There are other distributions of Linux as well. Most commercial
distributors of Linux advertise in Linux Journal as well.

5. Linux mailing-lists

Used mostly for discussion between developers of new features and
testers of pre-release versions. See addresses in the FAQ. Send mail
to majo...@vger.rutgers.edu with the single word help in the body of
the message , and you will get mail explaining how to subscribe to the
many Linux mailing lists there. Save this mail, as it tells you how
to unsubscribe from the lists, and if you post annoying messages to
the list complaining about not being able to get off the list (because
you didn't follow instructions and save the mail telling you how to
unsubscribe), you will likely be flamed for wasting international
bandwidth and money.

6. Documentation for various programs

Many programs come with some sort of documentation, often in a file
called README or something similar. It is a VERY good idea to read
them with care. It is boring to see (and answer) questions that are
answered in the documentation.

7. More Documentation

The Linux Documentation Project is working on a lot of documentation.
Already, over 1600 pages of book-style documentation has been released
to the general public, and a large set of man pages has also been
released, with more to follow. Check
sunsite.unc.edu:/pub/Linux/docs/LDP for documents written by the LDP.
The LDP also provides the HOWTO's, described above.

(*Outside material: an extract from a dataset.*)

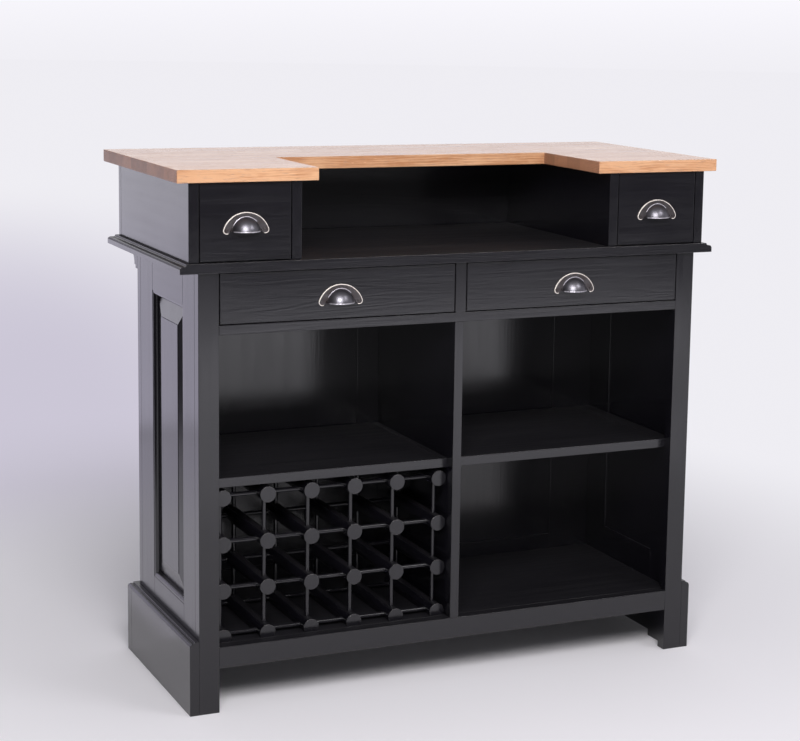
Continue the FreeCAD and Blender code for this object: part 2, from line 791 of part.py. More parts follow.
def make_panels():
    side_size = (length(side_opening), length(side_levels))
    back_size = (back_half - back_centre_half, length(back_levels))
    back_x = middle((back_centre_half, back_half))
    panels = {
        "side_panel_left": (side_size, FACING_LEFT,
                            (-case_half, middle(side_opening), middle(side_levels))),
        "side_panel_right": (side_size, FACING_RIGHT,
                             (case_half, middle(side_opening), middle(side_levels))),
        "back_panel_left": (back_size, FACING_GUESTS, (-back_x, case_back, middle(back_levels))),
        "back_panel_right": (back_size, FACING_GUESTS, (back_x, case_back, middle(back_levels))),
    }
    strips = []
    for name, (size, turn, centre) in panels.items():
        keep(name, make_panel(name, *size, turn, centre))
        strips += make_mouldings(name + "_moulding", *size, turn, centre)
    keep("panel_mouldings", group("mouldings", strips))


# ---- plinth and the cove moulding under the middle top ----

def plinth_edge(thick, outward):
    """The rounded and stepped top edge of a plinth board's section, from its face inwards."""
    sign = 1 if outward else -1
    face = thick * sign
    shoulder = d.plinth_height - d.plinth_step
    bead = face - d.plinth_round * sign
    return [
        (face, shoulder - d.plinth_round, Arc(bead, shoulder - d.plinth_round, not outward)),
        (bead, shoulder, None),
        (bead - d.plinth_ledge * sign, shoulder, None),
    ]


def plinth_profile(thick, outward):
    """A plinth board's section from the case outwards."""
    edge = plinth_edge(thick, outward)
    face, ledge = edge[0][0], edge[-1][0]
    return [
        (ZERO, ZERO, None),
        (face, ZERO, None),
        *edge,
        (ledge, d.plinth_height, None),
        (ZERO, d.plinth_height, None),
    ]


def plinth_ends(half):
    """The shape that ends the board on the guests' side: its top edge turns both corners."""
    margin = d.plinth_ledge
    above = d.plinth_height + margin
    right = plinth_edge(half, True)
    left = reversed_path(plinth_edge(half, False))
    body = new_body("plinth_ends")
    sketch = new_sketch(body, "plinth_ends_outline", "XZ_Plane")
    outline = [
        (ZERO - half, ZERO - margin, None),
        (half, ZERO - margin, None),
        *right,
        (right[-1][0], above, None),
        (left[0][0], above, None),
        *left,
    ]
    draw(sketch, outline)
    pad(body, "plinth_ends_pad", sketch, d.plinth_back_thick + margin * 2, reverse=True)
    place(body, ZERO, case_back - margin, ZERO)
    return body


def make_plinth():
    for side, word in ((LEFT, "left"), (RIGHT, "right")):
        name = "plinth_" + word
        body = new_body(name)
        sketch = new_sketch(body, name + "_profile", "XZ_Plane")
        draw(sketch, plinth_profile(d.plinth_thick, side == RIGHT))
        solid = pad(body, name + "_pad", sketch, case_back - front, reverse=True)
        soften(body, name + "_edges", solid, d.edge_round)
        place(body, case_half * side, front, ZERO)
        keep(name, body)
    body = new_body("plinth_back_board")
    sketch = new_sketch(body, "plinth_back_profile", "YZ_Plane")
    draw(sketch, plinth_profile(d.plinth_back_thick, True))
    half = case_half + d.plinth_thick
    solid = pad(body, "plinth_back_pad", sketch, (half + d.plinth_thick) * 2)
    soften(body, "plinth_back_edges", solid, d.edge_round)
    place(body, -half - d.plinth_thick, case_back, ZERO)
    keep("plinth_back", common("plinth_back_corners", body, plinth_ends(half)))


def make_cove():
    """The concave moulding on the guests' side: foot, hollow and lip, under the middle top."""
    body = new_body("cove_moulding")
    hollow = d.cove_height - d.cove_foot_height - d.cove_lip_height
    lip = d.cove_height - d.cove_lip_height
    throat = d.cove_reach - hollow
    outline = [
        (ZERO, ZERO, None),
        (d.cove_foot, ZERO, None),
        (d.cove_foot, d.cove_foot_height, None),
        (throat, d.cove_foot_height, Arc(d.cove_reach, d.cove_foot_height, clockwise=True)),
        (d.cove_reach, lip, None),
        (d.cove_reach, d.cove_height, None),
        (ZERO, d.cove_height, None),
    ]
    sketch = new_sketch(body, "cove_profile", "YZ_Plane")
    draw(sketch, outline)
    pad(body, "cove_pad", sketch, case_half * 2)
    place(body, -case_half, case_back, case_top - d.cove_height)
    keep("cove_moulding", body)


# ---- bottle rack in the lower left bay ----

def make_rack():
    columns, rows = int(d.rack_columns.value), int(d.rack_rows.value)
    outer_x = trimmed((-stile_inner, -divider_half), d.rack_side_gap + d.rod_radius)
    low = bay_floor + d.rod_foot
    high = d.shelf_height - d.shelf_thick - d.rack_head_gap - d.rod_radius
    column_pitch = length(outer_x) / (columns - 1)
    row_pitch = (high - low) / (rows - 1)
    x_places = [outer_x[0] + column_pitch * column for column in range(columns)]
    z_places = [low + row_pitch * row for row in range(rows)]
    rod_front = front + d.rod_setback
    planes = (rod_front + d.spindle_setback, rod_front + d.rod_length - d.spindle_setback)
    bite = d.spindle_socket - d.rod_radius

    spindles = []
    for y in planes:
        for x in x_places[:-1]:
            for z in z_places:
                joint = (x + column_pitch / 2, y, z)
                half = column_pitch / 2 + bite
                spindles.append(spindle(len(spindles), "x", joint, half))
        for x in x_places:
            for z in z_places[:-1]:
                joint = (x, y, z + row_pitch / 2)
                half = row_pitch / 2 + bite
                spindles.append(spindle(len(spindles), "z", joint, half))

    rods = [cylinder(f"rod_{column + 1}_{row + 1}", "y", (x, rod_front, z), d.rod_radius, d.rod_length)
            for column, x in enumerate(x_places) for row, z in enumerate(z_places)]
    below = block("rack_flat", (-side_inner, ZERO), bay_depth, (bay_under, bay_floor))
    keep("rack_rods", cut("rods_on_their_flats", group("rods", rods), [below]))
    keep("rack_spindles", group("spindles", spindles))


def spindle(count, axis, joint, half):
    return pin(f"spindle_{count + 1}", axis, joint, d.spindle_radius, half, half)


# ---- drawers ----

def pull_ear():
    """How far the ears' centres lie off the pull's middle, and the ears' radius."""
    level = d.pull_ear_rise + d.pull_drop
    inner = d.pull_radius - d.pull_flange_width
    far = root(d.pull_radius * d.pull_radius - level * level)
    near = root(inner * inner - level * level)
    return (far + near) / 2, (far - near) / 2


def half_turned(name, outline, x, z):
    """An outline turned half round, over the top of the front-to-back axis through (x, z)."""
    body = new_body(name)
    sketch = new_sketch(body, name + "_profile", "XY_Plane")
    draw(sketch, outline)
    turned = body.newObject("PartDesign::Revolution", name + "_turned")
    turned.Profile = sketch
    turned.ReferenceAxis = (sketch, ["V_Axis"])
    turned.Angle = 180
    turned.Reversed = True
    place(body, x, front, z)
    return body


def make_pull(name, x, z_low):
    """A cup pull: a flat arched rim with round ears, and a hollow dome, open below."""
    flange = d.pull_flange_thick
    arch = half_turned(
        name + "_arch",
        rectangle((d.pull_radius - d.pull_flange_width, d.pull_radius), (-flange, ZERO)),
        x,
        z_low - d.pull_drop,
    )
    below = block(
        name + "_below_ears",
        centred(d.pull_radius * 4, x),
        (front - flange * 2, front + flange),
        (z_low - d.pull_radius, z_low + d.pull_ear_rise),
    )
    offset, radius = pull_ear()
    ears = [
        cylinder(f"{name}_{word}_ear", "y", (ear_x, front - flange, z_low + d.pull_ear_rise),
                 radius, flange)
        for word, ear_x in (("left", x - offset), ("right", x + offset))
    ]

    dome = d.pull_dome_radius
    rise = d.pull_reach - flange
    ball = (dome * dome + rise * rise) / (rise * 2)
    centre = ball - d.pull_reach
    hollow = ball - d.pull_wall
    bore = root(hollow * hollow - centre * centre)
    outline = [
        (dome, ZERO, None),
        (dome, -flange, Arc(ZERO, centre, clockwise=True)),
        (ZERO, -d.pull_reach, None),
        (ZERO, d.pull_wall - d.pull_reach, Arc(ZERO, centre)),
        (bore, ZERO, None),
    ]
    cup = half_turned(name + "_dome", outline, x, z_low)
    rim = cut(name + "_rim", arch, [below])
    hollow_disc = half_turned(
        name + "_hollow", rectangle((ZERO, bore), (-flange * 2, flange)), x, z_low)
    open_rim = cut(name + "_open_rim", fused(name + "_eared_rim", [rim, *ears]), [hollow_disc])
    return fused(name, [open_rim, cup])


def make_pull_screws(name, x, z_low):
    """Two screws through the rim's ears into the drawer front."""
    offset = pull_ear()[0]
    face = front - d.pull_flange_thick
    screws = []
    for place_x in (x - offset, x + offset):
        title = f"{name}_{len(screws) + 1}"
        z = z_low + d.pull_ear_rise
        shank = pin(title, "y", (place_x, front, z), d.pull_screw_radius,
                    d.pull_flange_thick, d.pull_screw_length)
        head = cylinder(title + "_head", "y", (place_x, face - d.pull_screw_head_height, z),
                        d.pull_screw_head_radius, d.pull_screw_head_height)
        screws.append(fused(title + "_whole", [shank, head]))
    return group(name, screws)


def make_drawer(name, opening_x, opening_z, box_height, rear):
    """A front, a box of two sides and a back, a bottom in grooves, a pull and its screws."""
    x = trimmed(opening_x, d.front_gap)
    z = trimmed(opening_z, d.front_gap)
    front_back = front + d.front_thick
    end = rear - d.box_rear_gap
    low = opening_z[0] + d.box_lift
    box_z = (low, low + box_height)
    bottom_low = low + d.box_bottom_raise
    bottom_z = (bottom_low, bottom_low + d.box_bottom_thick)
    inner_x = trimmed(x, d.box_side_thick)
    bottom_x = trimmed(inner_x, -d.box_groove)
    bottom_y = (front_back - d.box_groove, end)
    slot = block(name + "_slot", bottom_x, bottom_y, bottom_z)

    keep(name + "_front", cut(name + "_front_grooved",
                              board(name + "_front", x, (front, front_back), z), [slot]))
    sides = [cut(f"{name}_{word}_grooved",
                 board(f"{name}_{word}", span, (front_back, end), box_z), [slot])
             for word, span in (("left", (x[0], inner_x[0])), ("right", (inner_x[1], x[1])))]
    back = board(name + "_back", inner_x, (end - d.box_side_thick, end), (bottom_z[1], box_z[1]))
    keep(name + "_box", group(name + "_box", sides + [back]))
    keep(name + "_bottom", block(name + "_bottom", bottom_x, bottom_y, bottom_z))
    pull_low = middle(opening_z) - d.pull_hang
    keep(name + "_pull", make_pull(name + "_pull", middle(x), pull_low))
    keep(name + "_pull_screws", make_pull_screws(name + "_pull_screws", middle(x), pull_low))


def make_drawers():
    rear = upper_depth[1]
    for side, word in ((LEFT, "left"), (RIGHT, "right")):
        make_drawer(f"upper_{word}_drawer", across(side, *drawer_cavity), upper_levels,
                    d.upper_box_height, rear)
    lower = (drawer_floor, case_top)
    make_drawer("lower_left_drawer", (-stile_inner, drawer_divider[0]), lower,
                d.lower_box_height, back_inner)
    make_drawer("lower_right_drawer", (drawer_divider[1], stile_inner), lower,
                d.lower_box_height, back_inner)


# ---- the whole counter ----

def faults(nodes):
    """Every feature that failed, and every node whose name or shape isn't sound."""
    failed = [item.Name for item in doc.Objects
              if any(word in ("Invalid", "Error") for word in item.State)]
    unsound = [name for name, node in nodes.items()
               if node.Label != name or node.Shape.isNull() or not node.Shape.isValid()]
    return failed + unsound


def main():
    make_worktop()
    make_cleats()
    make_upper_box()
    make_middle_top()
    make_face_frame()
    make_inside()
    make_shelves()
    rails = make_side(LEFT, "left") + make_side(RIGHT, "right")
    keep("side_rails", group("side_rails", rails))
    make_guests_side()
    make_panels()
    make_plinth()
    make_cove()
    make_rack()
    make_drawers()
    keep("joint_pegs", group("pegs", pegs))
    doc.recompute()

    nodes = {}
    for name, blank in blanks.items():
        is_pin = name in ("joint_pegs", "rack_spindles") or name.endswith("_screws")
        nodes[name] = blank if is_pin else drilled(name, blank)
        nodes[name].Label = name
    doc.recompute()

    failed = faults(nodes)
    if failed:
        raise RuntimeError("not built: " + ", ".join(failed))
    os.makedirs("parts", exist_ok=True)
    for name, node in nodes.items():
        node.Shape.exportStep(f"parts/{name}.step")
        print(f"{name:32s} {len(node.Shape.Solids):3d} {node.Shape.Volume / 1000:10.1f} cm3")


main()
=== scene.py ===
"""A painted bar counter with an oak worktop: its finishes, cup pulls, pull screws and studio."""

import math
import bpy
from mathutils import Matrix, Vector


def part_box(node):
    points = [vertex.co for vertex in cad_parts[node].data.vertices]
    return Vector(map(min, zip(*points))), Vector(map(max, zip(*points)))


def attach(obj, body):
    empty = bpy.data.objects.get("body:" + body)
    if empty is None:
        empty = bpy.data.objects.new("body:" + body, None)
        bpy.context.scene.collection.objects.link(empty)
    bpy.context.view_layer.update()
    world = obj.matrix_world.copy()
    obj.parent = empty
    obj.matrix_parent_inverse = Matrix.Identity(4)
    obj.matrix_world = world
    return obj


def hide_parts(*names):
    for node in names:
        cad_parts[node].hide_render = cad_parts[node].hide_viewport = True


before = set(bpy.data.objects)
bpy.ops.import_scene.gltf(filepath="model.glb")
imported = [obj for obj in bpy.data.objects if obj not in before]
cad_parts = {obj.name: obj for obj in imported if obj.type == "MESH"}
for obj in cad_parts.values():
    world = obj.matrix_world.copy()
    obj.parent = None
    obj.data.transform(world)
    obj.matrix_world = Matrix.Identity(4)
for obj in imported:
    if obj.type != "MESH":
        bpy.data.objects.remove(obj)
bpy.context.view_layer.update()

bl_info = {
    "name": "Bar counter with shelves",
    "version": (1, 0, 0),
    "blender": (4, 5, 0),
    "location": "View3D > Sidebar > Bar counter",
    "description": "Paints, oils and fits out a bar counter with shelves and four drawers",
    "category": "Add Mesh",
}

DRAWERS = ("upper_left_drawer", "upper_right_drawer", "lower_left_drawer", "lower_right_drawer")


# ---------------------------------------------------------------- shader arithmetic


class Signal:
    """A node's output that takes part in plain arithmetic; each step adds one Math node."""

    def __init__(self, finish, socket):
        self.finish = finish
        self.socket = socket

    def math(self, operation, *values):
        settings = {"operation": operation}
        return self.finish.node("ShaderNodeMath", settings, dict(enumerate(values)))

    def __add__(self, other):
        return self.math("ADD", self, other)

    def __radd__(self, other):
        return self.math("ADD", other, self)

    def __sub__(self, other):
        return self.math("SUBTRACT", self, other)

    def __rsub__(self, other):
        return self.math("SUBTRACT", other, self)

    def __mul__(self, other):
        return self.math("MULTIPLY", self, other)

    def __rmul__(self, other):
        return self.math("MULTIPLY", other, self)

    def __truediv__(self, other):
        return self.math("DIVIDE", self, other)

    def __rtruediv__(self, other):
        return self.math("DIVIDE", other, self)

    def __abs__(self):
        return self.math("ABSOLUTE", self)

    def floor(self):
        return self.math("FLOOR", self)

    def fraction(self):
        return self.math("FRACT", self)

    def root(self):
        return self.math("SQRT", self)

    def greatest(self, other):
        return self.math("MAXIMUM", self, other)

    def step(self, start, end, low=0.0, high=1.0):
        """Rises smoothly from low to high while this value goes from start to end."""
        values = {"Value": self, 1: start, 2: end, 3: low, 4: high}
        return self.finish.node("ShaderNodeMapRange", {"interpolation_type": "SMOOTHSTEP"}, values)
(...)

8. Keeping track of current releases

Important new releases, programs, and ports are usually announced in
comp.os.linux.announce. finger torv...@klaava.helsinki.fi or finger
@linux.cs.helsinki.fi to get some information about the current
kernel.

9. This Document

The latest version of this document should always be available from
<http://sunsite.unc.edu/LDP/linux.html>

10. Legalese

Trademarks are owned by their owners. Satisfaction not guaranteed.
No warranties about this document. Void where prohibited.

The content of this document is placed in the public domain, but if
you quote it, please be polite and attribute your source.